--- begin Provided data ---

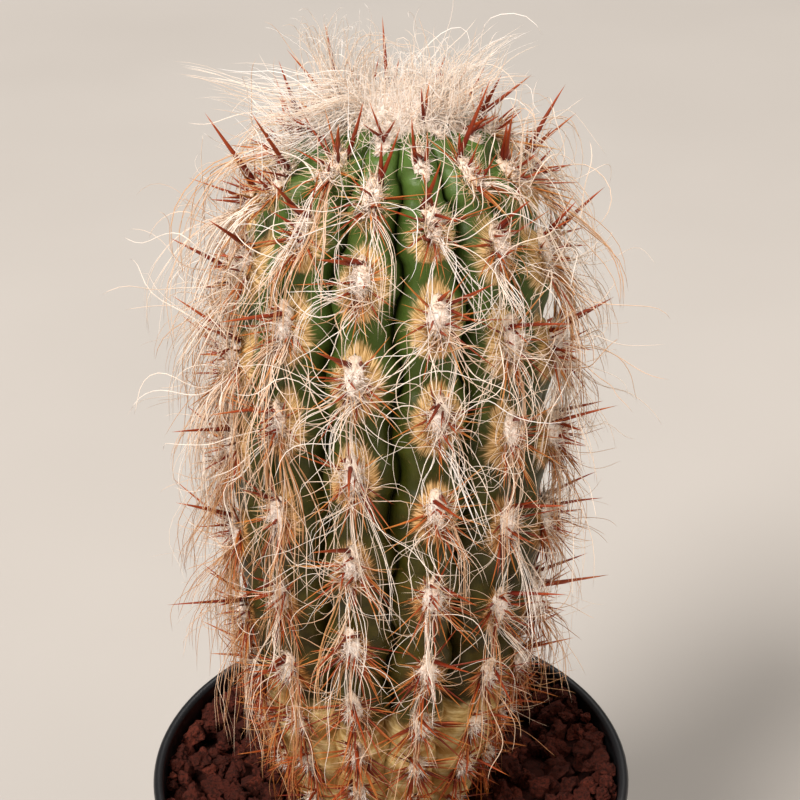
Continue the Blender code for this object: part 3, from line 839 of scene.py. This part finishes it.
def make_spines(areoles, buds, look):
    """Dark central spines that stand out of each areole, and a star of radial ones."""
    rng = np.random.default_rng(21)
    centrals, radials = Fibres(SPINE), Fibres(SPINE)
    for areole in areoles:
        slim = 1 - 0.3 * areole.depth
        sign = rng.choice((-1, 1))
        for k in range(int(rng.integers(5, 9))):
            first = k < 2
            sideways = rng.uniform(-0.6, 0.6) if first else sign * rng.uniform(0.0, 0.7) * (-1) ** k
            lift = rng.uniform(*((0.0, 0.8) if first else (-0.4, 0.4)))
            root = (-0.6, rng.uniform(-1.5, 1.5), rng.uniform(*((1.8, 2.8) if first else (-3.2, 1.6))))
            centrals.add(
                areole, root, (1, sideways, lift),
                rng.uniform(*((11, 18) if k == 0 else (3.5, 9))) * (1 - 0.25 * areole.age),
                areole.way(0, rng.uniform(-0.07, 0.07), rng.uniform(-0.08, 0.06)),
                width_mm=rng.uniform(*((0.9, 1.3) if first else (0.55, 0.85))) * slim,
                shade=rng.uniform(0, 0.2) + 0.15 * areole.age,
            )
        for _ in range(round(rng.uniform(9, 12) + 18 * areole.depth)):
            x, y = fan_way(85, rng)
            radials.add(
                areole, (-0.4, x * 1.6, y * 2.4 - 0.7), (rng.uniform(0.15, 0.8), x, y),
                rng.uniform(5, 12.5) * (1 + 0.1 * areole.depth - 0.2 * areole.age),
                areole.way(rng.uniform(-0.14, 0.06), rng.uniform(-0.1, 0.1), 0),
                width_mm=rng.uniform(0.38, 0.66), shade=rng.uniform(0.15, 0.8) - 0.35 * areole.depth,
            )
    for areole in buds:
        for _ in range(3):
            way = (1, rng.uniform(-0.6, 0.6), rng.uniform(-0.7, 0.5))
            centrals.add(
                areole, (-0.5, rng.uniform(-1, 1), rng.uniform(-1, 1)), way, rng.uniform(6, 11),
                areole.side * rng.uniform(-0.1, 0.1),
                width_mm=rng.uniform(0.6, 0.95), shade=rng.uniform(0, 0.25),
            )
    centrals.make("central_spines", centrals.widths_mm, SPINE_TAPER, 5, look)
    radials.make("radial_spines", radials.widths_mm, SPINE_TAPER, 3, look)


def make_bristles(areoles, look):
    """A fan of fine curved bristles round each areole, over a coat of short straight ones."""
    rng = np.random.default_rng(12)
    for name, places, count, *length_mm in BRISTLES:
        fibres = Fibres(places)
        for areole in areoles:
            kept = (1 - 0.3 * areole.youth) * (1 - 0.45 * areole.depth) * (1 - 0.6 * areole.age)
            for _ in range(round(count * kept)):
                x, y = fan_way(95, rng)
                far = rng.uniform(0.4, 1.6) * (1 - 0.35 * areole.depth)
                root = (-0.4 * far, x * 2.1 * far, (y * 3.4 - 1.0) * far)
                way = (rng.uniform(0.1, 1.4), x + rng.normal(0, 0.9), y * 0.9 + rng.normal(0, 0.9))
                bend = areole.way(-rng.uniform(0, 0.3), rng.uniform(-0.2, 0.2), 0)
                length = rng.uniform(*length_mm) / (0.6 + 0.5 * far)
                darker = 0.65 * areole.depth * (1 - 0.7 * max(y, 0)) + 0.2 * areole.age + 0.3 * max(-y, 0)
                fibres.add(areole, root, way, length, bend, np.clip(rng.uniform(-0.25, 0.4) + darker, 0, 1))
        fibres.make(name, rng.uniform(0.1, 0.2, len(fibres.paths)), 1 - 0.5 * places, 3, look)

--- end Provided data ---

Extract the full listing and reproduce each line exactly.

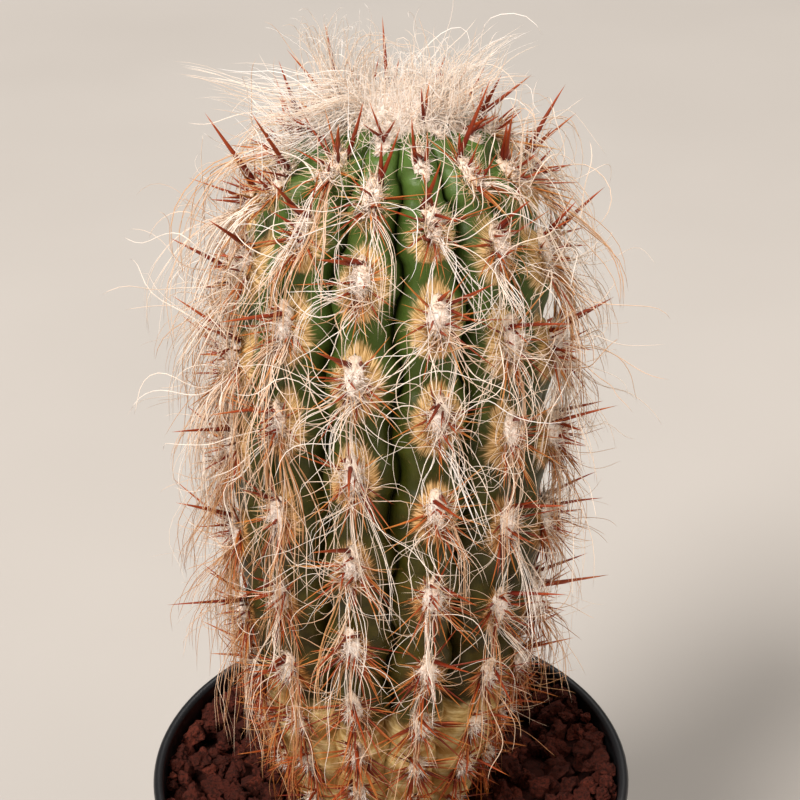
Continue the Blender code for this object: part 3, from line 839 of scene.py. This part finishes it.
def make_spines(areoles, buds, look):
    """Dark central spines that stand out of each areole, and a star of radial ones."""
    rng = np.random.default_rng(21)
    centrals, radials = Fibres(SPINE), Fibres(SPINE)
    for areole in areoles:
        slim = 1 - 0.3 * areole.depth
        sign = rng.choice((-1, 1))
        for k in range(int(rng.integers(5, 9))):
            first = k < 2
            sideways = rng.uniform(-0.6, 0.6) if first else sign * rng.uniform(0.0, 0.7) * (-1) ** k
            lift = rng.uniform(*((0.0, 0.8) if first else (-0.4, 0.4)))
            root = (-0.6, rng.uniform(-1.5, 1.5), rng.uniform(*((1.8, 2.8) if first else (-3.2, 1.6))))
            centrals.add(
                areole, root, (1, sideways, lift),
                rng.uniform(*((11, 18) if k == 0 else (3.5, 9))) * (1 - 0.25 * areole.age),
                areole.way(0, rng.uniform(-0.07, 0.07), rng.uniform(-0.08, 0.06)),
                width_mm=rng.uniform(*((0.9, 1.3) if first else (0.55, 0.85))) * slim,
                shade=rng.uniform(0, 0.2) + 0.15 * areole.age,
            )
        for _ in range(round(rng.uniform(9, 12) + 18 * areole.depth)):
            x, y = fan_way(85, rng)
            radials.add(
                areole, (-0.4, x * 1.6, y * 2.4 - 0.7), (rng.uniform(0.15, 0.8), x, y),
                rng.uniform(5, 12.5) * (1 + 0.1 * areole.depth - 0.2 * areole.age),
                areole.way(rng.uniform(-0.14, 0.06), rng.uniform(-0.1, 0.1), 0),
                width_mm=rng.uniform(0.38, 0.66), shade=rng.uniform(0.15, 0.8) - 0.35 * areole.depth,
            )
    for areole in buds:
        for _ in range(3):
            way = (1, rng.uniform(-0.6, 0.6), rng.uniform(-0.7, 0.5))
            centrals.add(
                areole, (-0.5, rng.uniform(-1, 1), rng.uniform(-1, 1)), way, rng.uniform(6, 11),
                areole.side * rng.uniform(-0.1, 0.1),
                width_mm=rng.uniform(0.6, 0.95), shade=rng.uniform(0, 0.25),
            )
    centrals.make("central_spines", centrals.widths_mm, SPINE_TAPER, 5, look)
    radials.make("radial_spines", radials.widths_mm, SPINE_TAPER, 3, look)


def make_bristles(areoles, look):
    """A fan of fine curved bristles round each areole, over a coat of short straight ones."""
    rng = np.random.default_rng(12)
    for name, places, count, *length_mm in BRISTLES:
        fibres = Fibres(places)
        for areole in areoles:
            kept = (1 - 0.3 * areole.youth) * (1 - 0.45 * areole.depth) * (1 - 0.6 * areole.age)
            for _ in range(round(count * kept)):
                x, y = fan_way(95, rng)
                far = rng.uniform(0.4, 1.6) * (1 - 0.35 * areole.depth)
                root = (-0.4 * far, x * 2.1 * far, (y * 3.4 - 1.0) * far)
                way = (rng.uniform(0.1, 1.4), x + rng.normal(0, 0.9), y * 0.9 + rng.normal(0, 0.9))
                bend = areole.way(-rng.uniform(0, 0.3), rng.uniform(-0.2, 0.2), 0)
                length = rng.uniform(*length_mm) / (0.6 + 0.5 * far)
                darker = 0.65 * areole.depth * (1 - 0.7 * max(y, 0)) + 0.2 * areole.age + 0.3 * max(-y, 0)
                fibres.add(areole, root, way, length, bend, np.clip(rng.uniform(-0.25, 0.4) + darker, 0, 1))
        fibres.make(name, rng.uniform(0.1, 0.2, len(fibres.paths)), 1 - 0.5 * places, 3, look)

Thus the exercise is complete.